The definite article

Bush's invocation of 'the Google' is funny. But it's also troubling.

"One of the things I've used on the Google is to pull up maps."

Thus spoke George Bush in an interview with MSNBC this week. "The Google." Titter. No doubt, even now, the president is joining many thousands of his fellow internetsters reviewing the latest accident to come out of his mouth on the YouTube.

What's it all about, this "the Google"? A knowing, ironic flourish, along the lines of the now-ubiquitous "interweb"? Or is Bush conferring the company with the authority that the definite article brings, as with some football teams and newspapers? Or could this be a coded message of goodwill to the French, who are, apparently, keen on their definite articles?
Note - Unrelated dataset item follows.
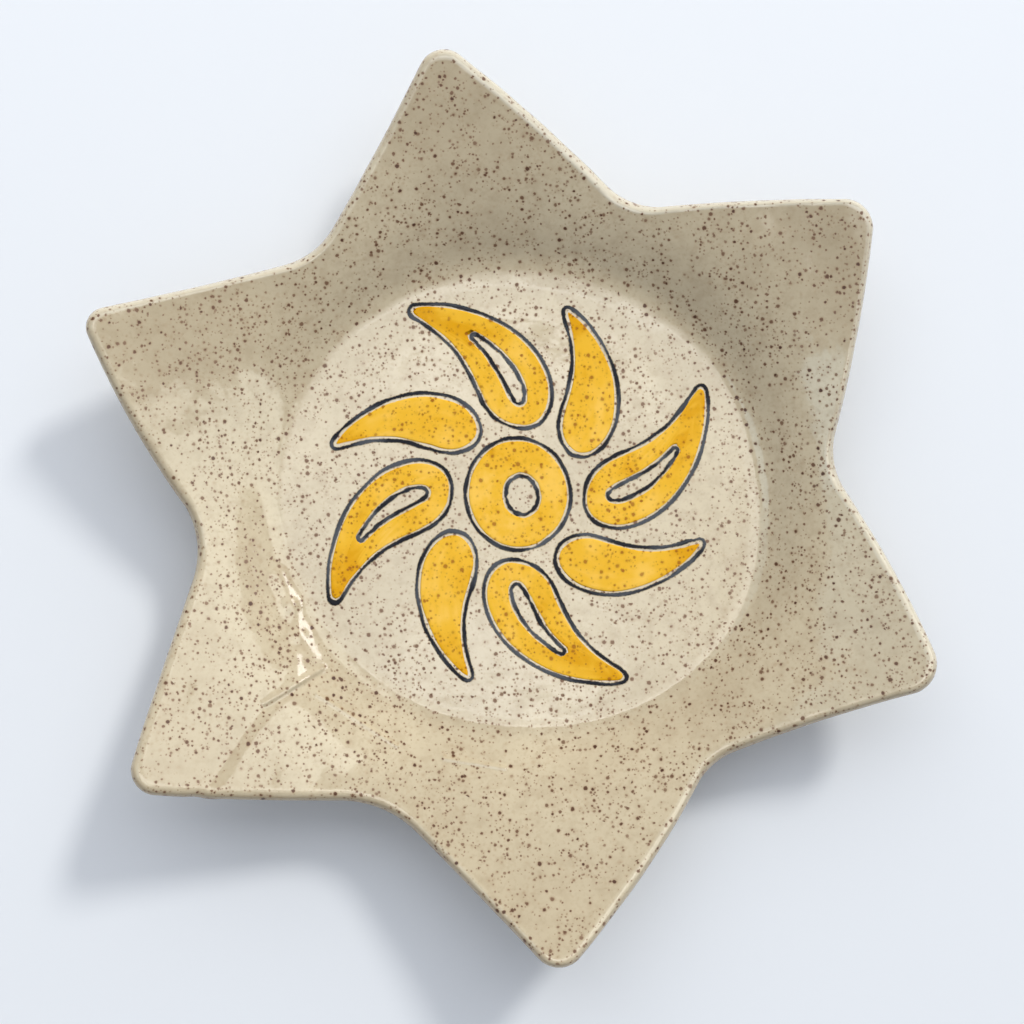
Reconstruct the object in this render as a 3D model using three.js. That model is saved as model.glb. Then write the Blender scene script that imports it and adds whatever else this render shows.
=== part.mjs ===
// A six-pointed star dish of speckled stoneware. A clay slab rises from a round flat well to six
// lifted points, and stands on a low foot ring. A sun of amber glaze fields with dark blue
// outlines is painted on the floor of the well.
// Millimetres, +Z up. The dish stands on z = 0 and the origin is under the middle of its plan box.
// Plan angles run counter-clockwise from +X, and one point of the star looks towards +Y.

import * as THREE from 'three';
import { mergeVertices } from 'three/addons/utils/BufferGeometryUtils.js';

// The star's plan. Reaches are from the centre of the well to the sharp corner of the plan,
// before the corner is rounded.
const POINT_COUNT = 6;
const TIP_REACH = 122.5;
const VALLEY_REACH = 84.5;
const TIP_ROUND_R = 7;
const VALLEY_ROUND_R = 22;

// How far each hand-cut corner strays from the even star: more reach in mm, turn in degrees.
// The first is the corner nearest +Y, and the rest follow counter-clockwise.
const TIP_STRAY = [[-3.5, 2.5], [0, 0.5], [5, -0.5], [3.5, -2.5], [-1, -1], [-3, 1.5]];
const VALLEY_STRAY = [[-2.5, 3], [-0.5, 1.5], [4, -0.5], [2.5, -1], [-1.5, -2], [-3.5, 0.5]];

// The slab and its section, from the well outwards: a flat floor, a hollow bend up to the
// steepest slope of the wall, then a slow ease to the flatter slope at the points.
const SLAB_T = 5.5;
const LIP_NOSE = 2.2;
const WELL_FLAT_R = 60;
const WELL_BEND_R = 20;
const WALL_SLOPE_DEG = 33;
const TIP_SLOPE_DEG = 12;

// The foot ring, a coil of clay joined face to face under the flat floor.
const FOOT_H = 3.5;
const FOOT_OUTER_R = 52;
const FOOT_W = 8;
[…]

Or is it just that he doesn't know what he's talking about?

Probably we shouldn't file this latest mistake alongside the president's manifold crimes against the English language (of which the most artful compendium was that poem from a few years back).

No, the "the Google" incident seems to me more akin to his inability, during campaigning for his first term, to identify the Pakistani leader in greater detail than as "the general". It's simply that he does not know very much. He's out of touch with technology, just like he's out of touch with that foreign affairs malarkey.

It is funny, but it isn't charming. We can only hope that Bush, when he gets a minute, explores the Google a bit further. He might learn something.